• [Data lines]
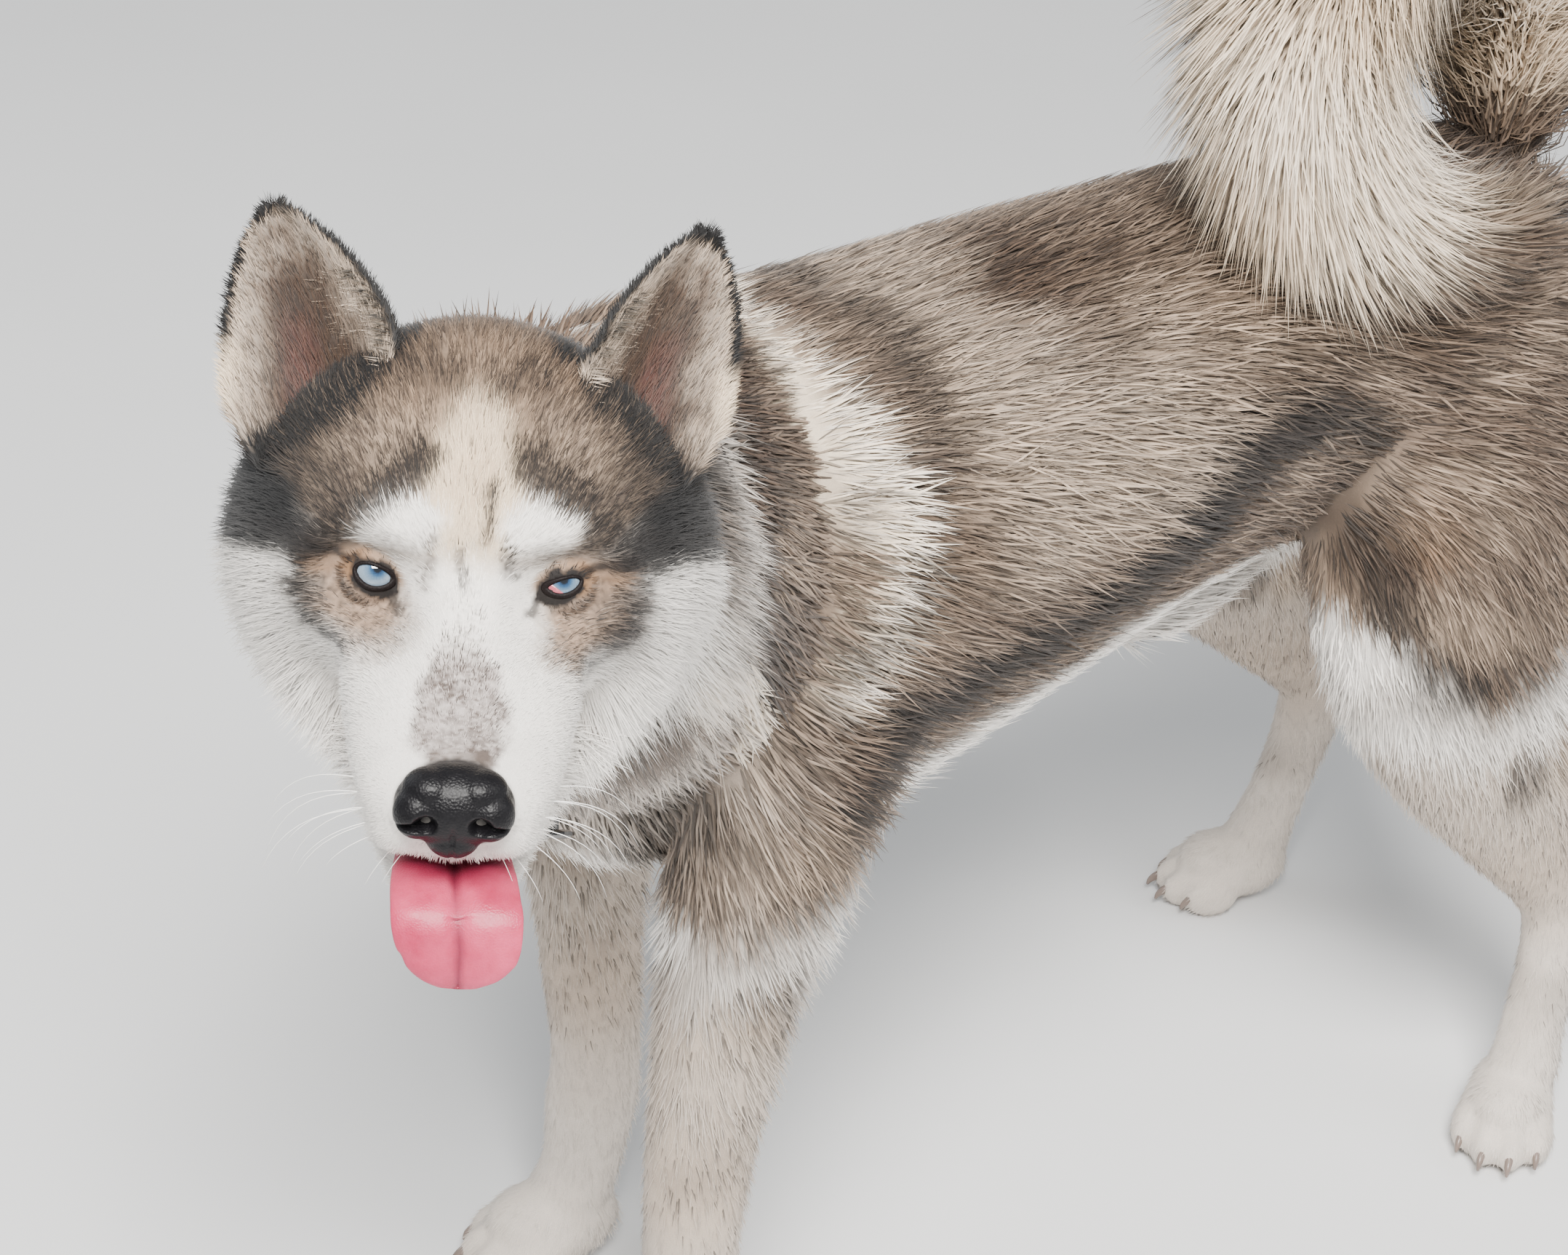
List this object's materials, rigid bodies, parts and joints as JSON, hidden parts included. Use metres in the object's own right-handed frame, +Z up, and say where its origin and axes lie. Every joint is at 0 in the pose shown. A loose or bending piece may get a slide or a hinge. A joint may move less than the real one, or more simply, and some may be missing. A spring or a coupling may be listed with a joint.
{
  "type": "siberian husky model",
  "caption": "Life-size still model of a standing siberian husky with its head turned to its left, mouth open with the tongue out, and its bushy tail curled over its back.",
  "frame": {"origin": "on the floor, under the middle of the model's box", "axes": "+Z up, the body faces -Y, and the dog's left is +X"},
  "size_m": [0.4504, 0.8376, 0.7347],
  "materials": {
    "coat_grey": "mottled grey-brown fur with black tips",
    "coat_white": "white short fur",
    "coat_cream": "long cream fur",
    "nose_leather": "moist black pebbled skin",
    "tongue": "wet pink",
    "eye": "wet pale blue iris",
    "collar_strap": "black, slightly worn"
  },
  "bodies": {
    "root": {"collar": "collar_strap", "collar_tag": "collar_strap", "ear_left": "coat_white", "ear_right": "coat_white", "eye_left": "eye", "eye_right": "eye", "foreleg_left": "coat_grey", "foreleg_right": "coat_grey", "forepaw_left": "coat_white", "forepaw_right": "coat_white", "head": "coat_grey", "hindleg_left": "coat_grey", "hindleg_right": "coat_grey", "hindpaw_left": "coat_white", "hindpaw_right": "coat_white", "loin": "coat_grey", "lower_jaw": "coat_white", "neck": "coat_grey", "nose": "nose_leather", "tail_base": "coat_cream", "tail_middle": "coat_cream", "tail_tip": "coat_cream", "thigh_left": "coat_grey", "thigh_right": "coat_grey", "tongue": "tongue", "torso": "coat_grey"}
  },
  "joints": []
}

• [Short exercise] Your task is to repeat the data exactly; please include every line.

• [Response to this task]
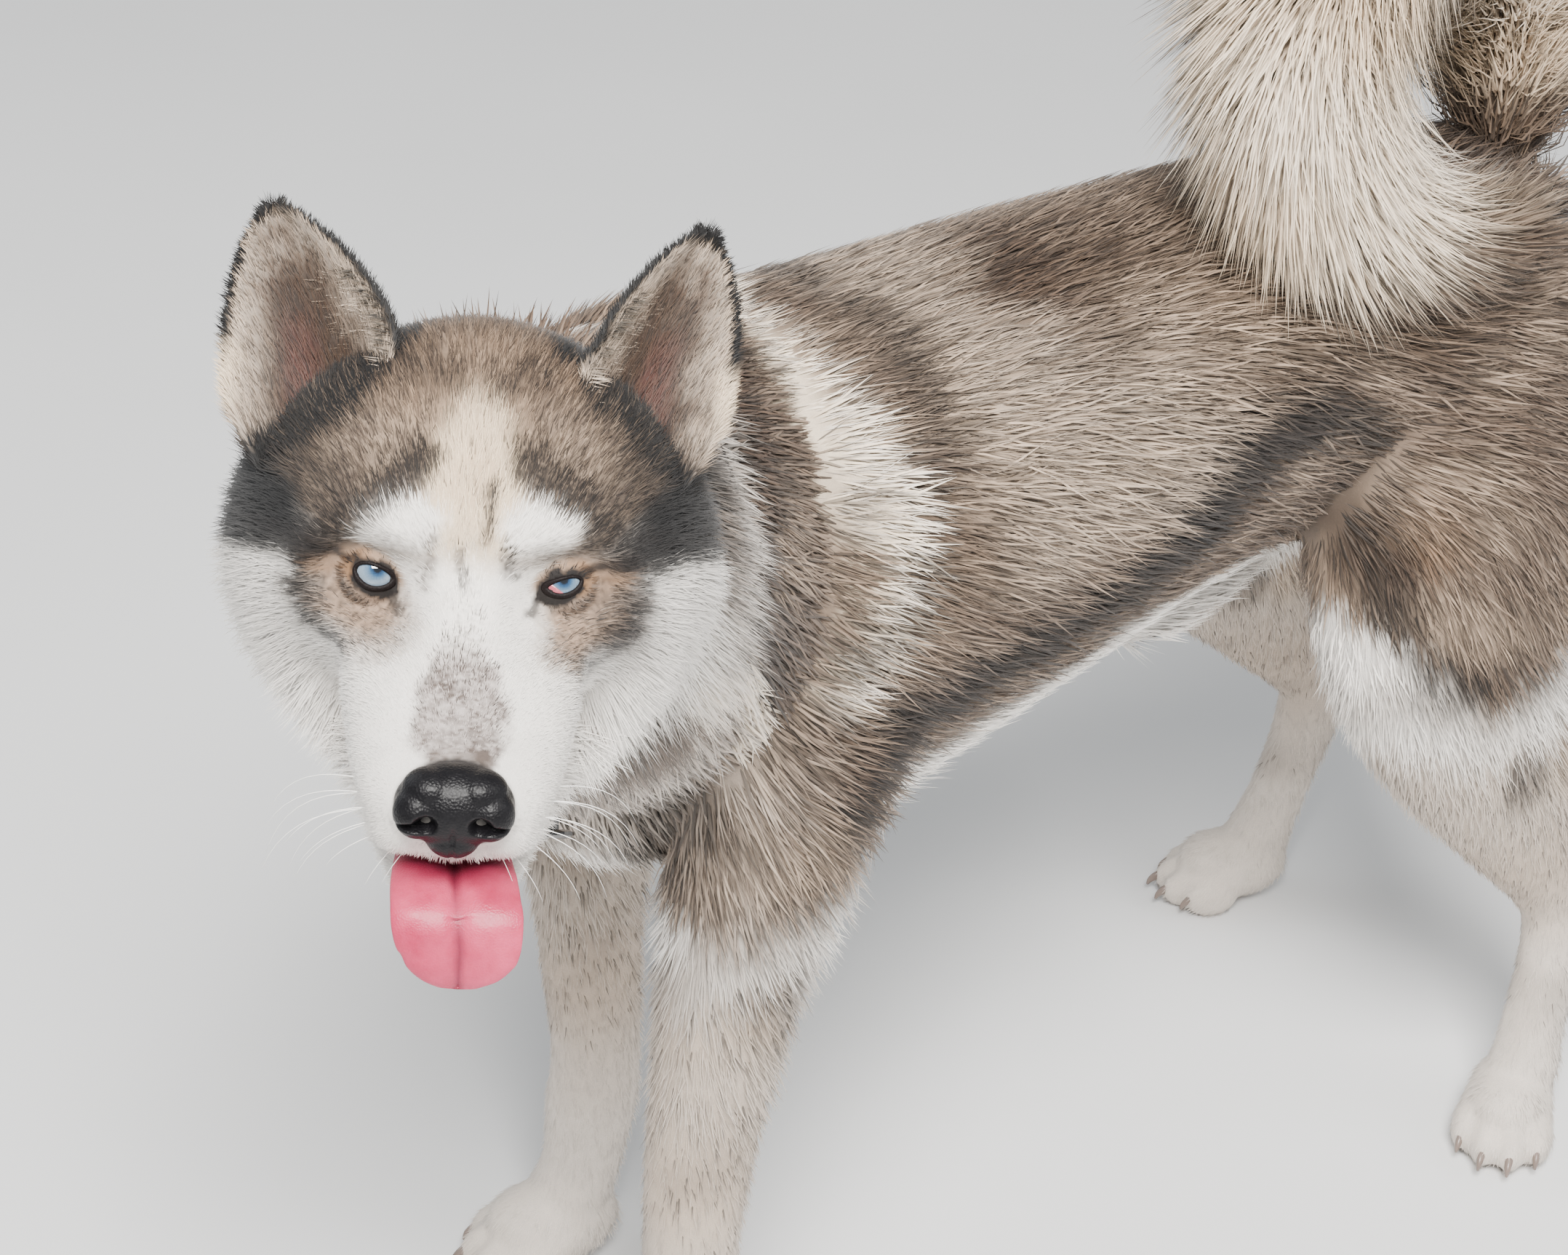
List this object's materials, rigid bodies, parts and joints as JSON, hidden parts included. Use metres in the object's own right-handed frame, +Z up, and say where its origin and axes lie. Every joint is at 0 in the pose shown. A loose or bending piece may get a slide or a hinge. A joint may move less than the real one, or more simply, and some may be missing. A spring or a coupling may be listed with a joint.
{
  "type": "siberian husky model",
  "caption": "Life-size still model of a standing siberian husky with its head turned to its left, mouth open with the tongue out, and its bushy tail curled over its back.",
  "frame": {"origin": "on the floor, under the middle of the model's box", "axes": "+Z up, the body faces -Y, and the dog's left is +X"},
  "size_m": [0.4504, 0.8376, 0.7347],
  "materials": {
    "coat_grey": "mottled grey-brown fur with black tips",
    "coat_white": "white short fur",
    "coat_cream": "long cream fur",
    "nose_leather": "moist black pebbled skin",
    "tongue": "wet pink",
    "eye": "wet pale blue iris",
    "collar_strap": "black, slightly worn"
  },
  "bodies": {
    "root": {"collar": "collar_strap", "collar_tag": "collar_strap", "ear_left": "coat_white", "ear_right": "coat_white", "eye_left": "eye", "eye_right": "eye", "foreleg_left": "coat_grey", "foreleg_right": "coat_grey", "forepaw_left": "coat_white", "forepaw_right": "coat_white", "head": "coat_grey", "hindleg_left": "coat_grey", "hindleg_right": "coat_grey", "hindpaw_left": "coat_white", "hindpaw_right": "coat_white", "loin": "coat_grey", "lower_jaw": "coat_white", "neck": "coat_grey", "nose": "nose_leather", "tail_base": "coat_cream", "tail_middle": "coat_cream", "tail_tip": "coat_cream", "thigh_left": "coat_grey", "thigh_right": "coat_grey", "tongue": "tongue", "torso": "coat_grey"}
  },
  "joints": []
}